Да, это действительно интересный вопрос. Школьного шутинга я не помню в 90-е. Были подростковые суициды, были жестокие драки со смертельным исходом. А шутинга не было. Но и в Соединенных Штатах тоже, насколько мне известно, не так уж давно начались регулярные шутинги. Пожалуй, «Колумбайн» был каким-то таким первым событием, который открыл этот ящик пандоры. Это стало на слуху, об этом стало можно говорить. Так не делали, потому что никто ни о чем таком не слышал. Трудно делать что-то в первый раз. 

Какие меры профилактики необходимо ввести в школах и почему, несмотря на серьезность и масштаб проблемы, эти меры не введены?

Конечно, сейчас после того, как это произошло, будут проведены инструктажи, проверки охранных систем, всяческие выявления потенциальных стрелков. Вместо этого важно посмотреть на то, какие факторы на это влияют. Тот же самый буллинг, уровень насилия в школе, уровень давления, невозможность диалога между детьми и взрослыми. Работа с родителями в любом случае очень важная вещь: как вы разговариваете со своим ребенком, есть ли у ребенка возможность что-то вам рассказать, что вы будете делать в таком случае. У меня в практике был такой случай. Мальчик спросил в переписке у своего друга, не знает ли он, где достать оружие, потому что он хочет устроить в школе переполох. Он сообщил об этом своему классному руководителю, классный руководитель сообщил мне и директору. Дальше я позвал этого мальчика, мы поговорили. Оказалось, у него была проблема, о которой он не мог поговорить в семье. Там был подавляющий родитель, который указывал, каким мужчиной должен быть сын. В результате такое вот отчаяние. 

Надо заниматься развитием контакта с учениками. А это очень трудно сделать в отдельно взятой школе, если в обществе насаждается насилие, право решать конфликт с помощью силы, если в обществе действительно много оружия и присутствует военный дискурс. 

Как вы думаете, почему властям проще сделать проверку, чем работать с факторами?

Вся система взаимоотношений внутри системы образования, социальной защиты строится по принципу вертикализации и подчинения. Я с этим столкнулся еще в последние годы работы в московской школе. Городской Психолого-Педагогический Центр Департамента Образования стал насаждать единый порядок работы и единые стандарты. Когда людям предписывают, что им делать, им могут предписать только то, за что можно отчитаться. А значит предписывают простые вещи, но простые вещи работают плохо. 
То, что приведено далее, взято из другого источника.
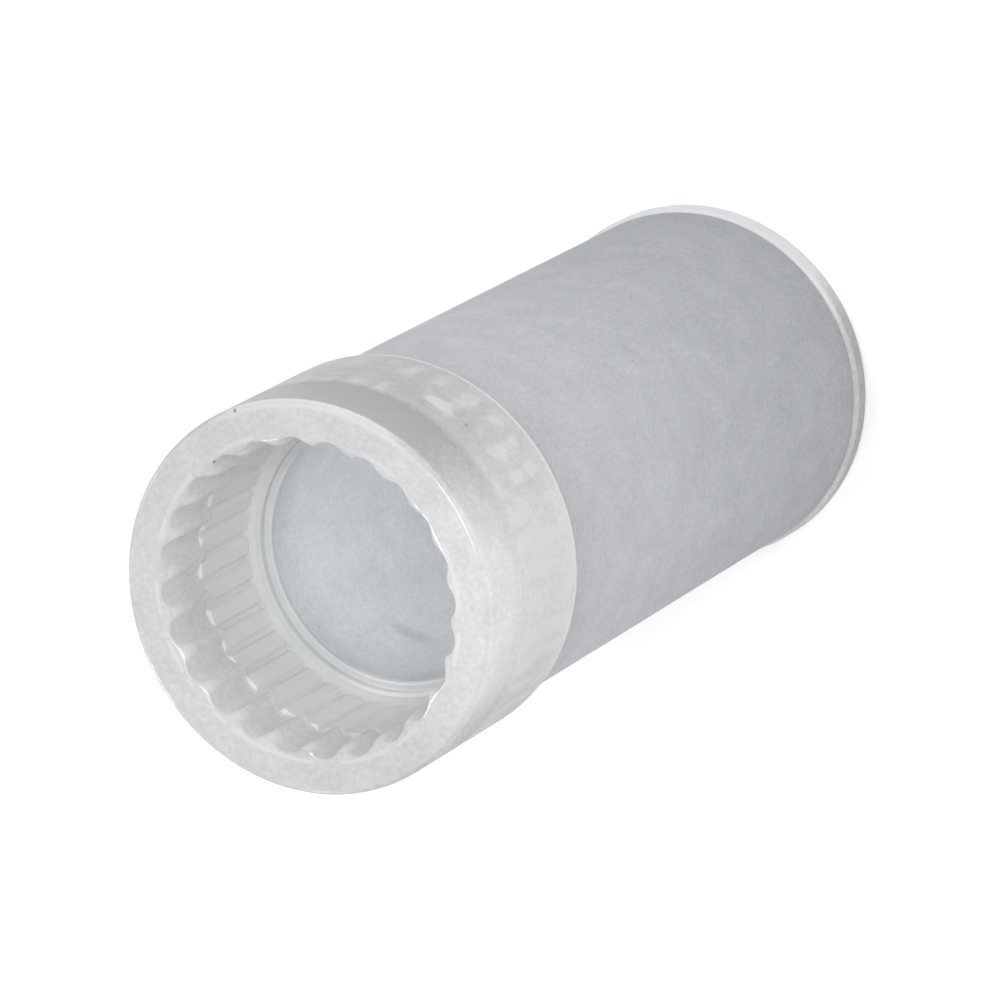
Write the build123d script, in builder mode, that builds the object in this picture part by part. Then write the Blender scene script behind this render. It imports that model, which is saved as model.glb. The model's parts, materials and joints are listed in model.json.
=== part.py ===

Каждый год школы проверяет прокуратура и комиссия по делам несовершеннолетних. Всем важно, чтобы все по бумагам было окей, поэтому все умеют хорошо писать эти бумаги. А вот работать с проблемами гораздо сложнее, и это не опишешь в отчете. Как психолог ты делаешь много такого, что не укладывается в нормативы. Например, это полевое общение с учениками, это разговоры на переменах, налаживание контактов, посещение уроков. Никто сам не придет в кабинет школьного психолога, если ты там просто будешь сидеть. Надо нарабатывать доверие, а доверие это такой ресурс, который нарабатывается долго. Эту работу невозможно регламентировать. 

Комментарий криминолога, специалиста по серийным и массовым убийствам Егора Денисова

Такие преступления следует характеризовать скорее не как некое массовое убийство в классическом его понимании, а как расширенный суицид. Массовые убийства совершаются лицами обычно с психопатологией, в том числе нарциссического плана. Один из мотивов таких преступлений — стремление к самоутверждению. Возможно, вы обращали внимание, что некоторые массовые убийцы записывали какие-то заявления, писали посты. В данном случае информации об этом нет, и, по моему мнению, не будет. Пока нельзя утверждать точно, но есть основания полагать, что человек подвергался буллингу или аналогичному давлению в школе. Причем, для подобного рода срывов характерно то обстоятельство, что ребенку не было к кому обратится за помощью по тем или иным причинам.

Системы профилактики таких преступлений у нас нет. В российских школах, за редким исключением, нет никаких программ по противодействию буллингу, а работа школьных психологов осуществляется формально.

Существенной корреляции между мерами безопасности в школе и вероятностью нападений или количеством жертв — нет. Такие преступления связаны с накоплением психоэмоционального напряжения, и оно разряжается напрямую на доступные объекты. Жертвами становятся те, кто был в доступе и был связан с какими-то сильными негативными переживаниями. Если бы у гимназии в Брянске стояла охрана с автоматами, абстрактный «стрелок» мог бы пойти в торговый центр или куда-то еще. То есть наличие вооруженной охраны и рамок металлоискателей не решают проблемы.

И ужесточение мер по владению и хранению оружия не приведет к разрешению проблемы. Дети всегда найдут способ подсмотреть код, и вообще придумать, как обмануть родителей, чтобы получить доступ к оружию.

Для предотвращения таких преступлений первостепенна психологическая работа.